= What is being asked =
Write the data out again, exactly as given.

· · · · ·

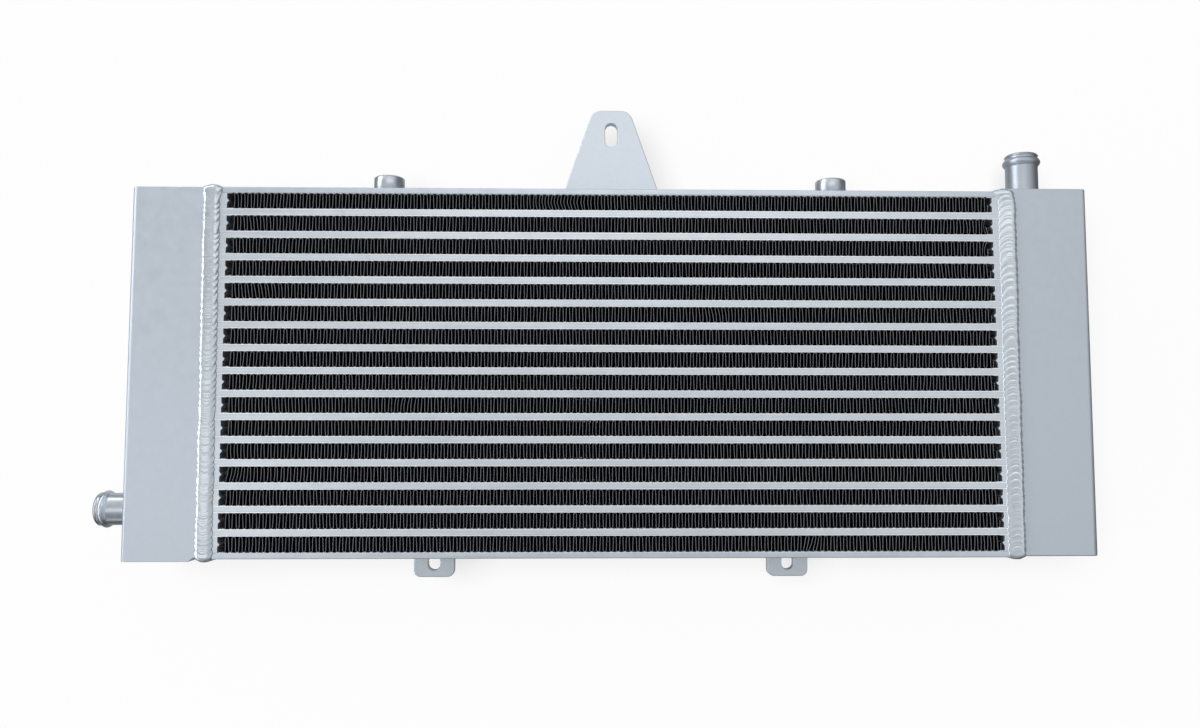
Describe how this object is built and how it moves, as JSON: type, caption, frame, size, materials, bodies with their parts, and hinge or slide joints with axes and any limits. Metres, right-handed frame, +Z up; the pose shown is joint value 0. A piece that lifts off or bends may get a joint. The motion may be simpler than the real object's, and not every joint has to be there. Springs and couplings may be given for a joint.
{
  "type": "heat exchanger",
  "caption": "Bar-and-plate water-to-air heat exchanger with a brazed fin core, welded side tanks, beaded hose ports, threaded bosses and slotted mounts.",
  "frame": {"origin": "halfway between the slots of the two lower tabs, in the middle of the core's depth", "axes": "+X to the right along the core's length as the picture shows it, +Y from the front face to the back, +Z up towards the top bracket"},
  "size_m": [0.5855, 0.06, 0.2833],
  "materials": {
    "core_bars": "brazed, satin, with fine drawn lines",
    "fins": "thin brazed sheet, dark in its own shadow",
    "tank_skin": "matt, faintly mottled",
    "weld_bead": "bright as-welded ripples",
    "hose_port": "turned, satin",
    "mount_plate": "matt sheet with brushed edges",
    "boss": "turned, satin",
    "turbulator": "thin brazed sheet"
  },
  "bodies": {
    "root": {"fin_row_01": "fins", "fin_row_02": "fins", "fin_row_03": "fins", "fin_row_04": "fins", "fin_row_05": "fins", "fin_row_06": "fins", "fin_row_07": "fins", "fin_row_08": "fins", "fin_row_09": "fins", "fin_row_10": "fins", "fin_row_11": "fins", "fin_row_12": "fins", "fin_row_13": "fins", "fin_row_14": "fins", "fin_row_15": "fins", "fin_row_16": "fins", "water_bars_01": "core_bars", "water_bars_02": "core_bars", "water_bars_03": "core_bars", "water_bars_04": "core_bars", "water_bars_05": "core_bars", "water_bars_06": "core_bars", "water_bars_07": "core_bars", "water_bars_08": "core_bars", "water_bars_09": "core_bars", "water_bars_10": "core_bars", "water_bars_11": "core_bars", "water_bars_12": "core_bars", "water_bars_13": "core_bars", "water_bars_14": "core_bars", "water_bars_15": "core_bars", "parting_sheets": "core_bars", "air_bars_left": "core_bars", "air_bars_right": "core_bars", "bottom_end_plate": "core_bars", "top_end_plate": "core_bars", "turbulators": "turbulator", "left_tank_shell": "tank_skin", "left_tank_top_cap": "tank_skin", "left_tank_bottom_cap": "tank_skin", "left_core_weld": "weld_bead", "left_boss": "boss", "left_boss_weld": "weld_bead", "left_lower_tab": "mount_plate", "left_tab_weld": "weld_bead", "right_tank_shell": "tank_skin", "right_tank_top_cap": "tank_skin", "right_tank_bottom_cap": "tank_skin", "right_core_weld": "weld_bead", "right_boss": "boss", "right_boss_weld": "weld_bead", "right_lower_tab": "mount_plate", "right_tab_weld": "weld_bead", "upper_hose_port": "hose_port", "upper_port_weld": "weld_bead", "lower_hose_port": "hose_port", "lower_port_weld": "weld_bead", "upper_bracket": "mount_plate", "bracket_weld": "weld_bead"}
  },
  "joints": []
}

· · · · ·

= Answer to this task =
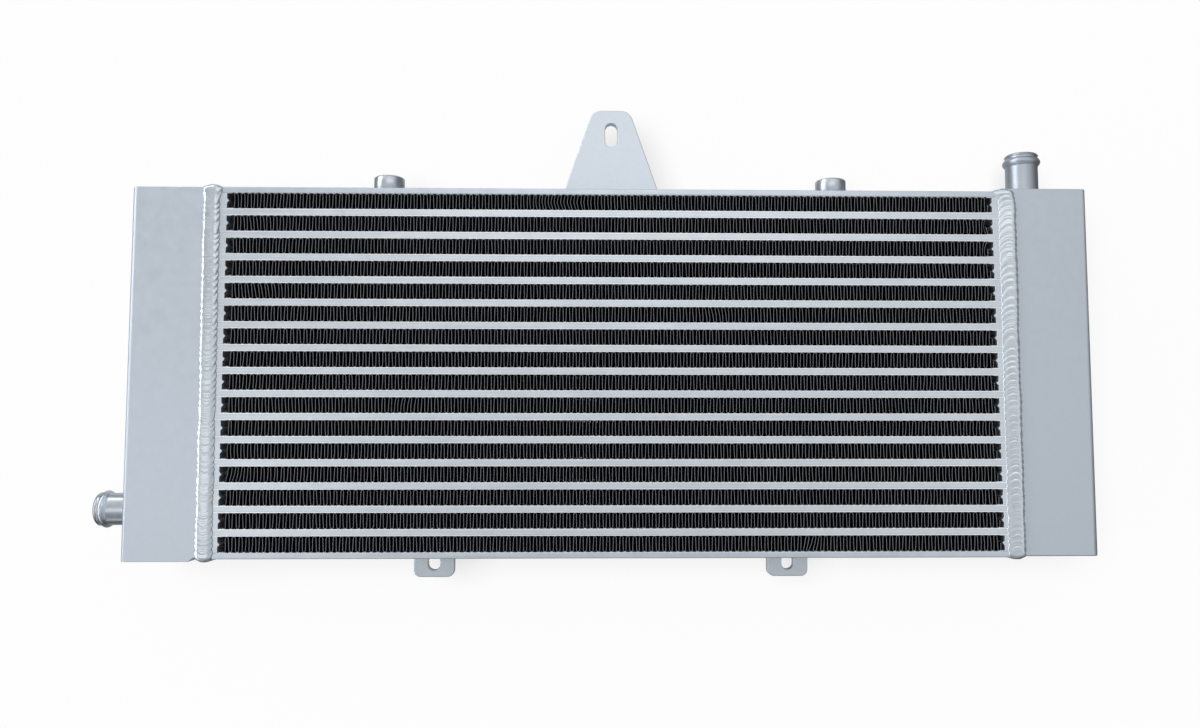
Describe how this object is built and how it moves, as JSON: type, caption, frame, size, materials, bodies with their parts, and hinge or slide joints with axes and any limits. Metres, right-handed frame, +Z up; the pose shown is joint value 0. A piece that lifts off or bends may get a joint. The motion may be simpler than the real object's, and not every joint has to be there. Springs and couplings may be given for a joint.
{
  "type": "heat exchanger",
  "caption": "Bar-and-plate water-to-air heat exchanger with a brazed fin core, welded side tanks, beaded hose ports, threaded bosses and slotted mounts.",
  "frame": {"origin": "halfway between the slots of the two lower tabs, in the middle of the core's depth", "axes": "+X to the right along the core's length as the picture shows it, +Y from the front face to the back, +Z up towards the top bracket"},
  "size_m": [0.5855, 0.06, 0.2833],
  "materials": {
    "core_bars": "brazed, satin, with fine drawn lines",
    "fins": "thin brazed sheet, dark in its own shadow",
    "tank_skin": "matt, faintly mottled",
    "weld_bead": "bright as-welded ripples",
    "hose_port": "turned, satin",
    "mount_plate": "matt sheet with brushed edges",
    "boss": "turned, satin",
    "turbulator": "thin brazed sheet"
  },
  "bodies": {
    "root": {"fin_row_01": "fins", "fin_row_02": "fins", "fin_row_03": "fins", "fin_row_04": "fins", "fin_row_05": "fins", "fin_row_06": "fins", "fin_row_07": "fins", "fin_row_08": "fins", "fin_row_09": "fins", "fin_row_10": "fins", "fin_row_11": "fins", "fin_row_12": "fins", "fin_row_13": "fins", "fin_row_14": "fins", "fin_row_15": "fins", "fin_row_16": "fins", "water_bars_01": "core_bars", "water_bars_02": "core_bars", "water_bars_03": "core_bars", "water_bars_04": "core_bars", "water_bars_05": "core_bars", "water_bars_06": "core_bars", "water_bars_07": "core_bars", "water_bars_08": "core_bars", "water_bars_09": "core_bars", "water_bars_10": "core_bars", "water_bars_11": "core_bars", "water_bars_12": "core_bars", "water_bars_13": "core_bars", "water_bars_14": "core_bars", "water_bars_15": "core_bars", "parting_sheets": "core_bars", "air_bars_left": "core_bars", "air_bars_right": "core_bars", "bottom_end_plate": "core_bars", "top_end_plate": "core_bars", "turbulators": "turbulator", "left_tank_shell": "tank_skin", "left_tank_top_cap": "tank_skin", "left_tank_bottom_cap": "tank_skin", "left_core_weld": "weld_bead", "left_boss": "boss", "left_boss_weld": "weld_bead", "left_lower_tab": "mount_plate", "left_tab_weld": "weld_bead", "right_tank_shell": "tank_skin", "right_tank_top_cap": "tank_skin", "right_tank_bottom_cap": "tank_skin", "right_core_weld": "weld_bead", "right_boss": "boss", "right_boss_weld": "weld_bead", "right_lower_tab": "mount_plate", "right_tab_weld": "weld_bead", "upper_hose_port": "hose_port", "upper_port_weld": "weld_bead", "lower_hose_port": "hose_port", "lower_port_weld": "weld_bead", "upper_bracket": "mount_plate", "bracket_weld": "weld_bead"}
  },
  "joints": []
}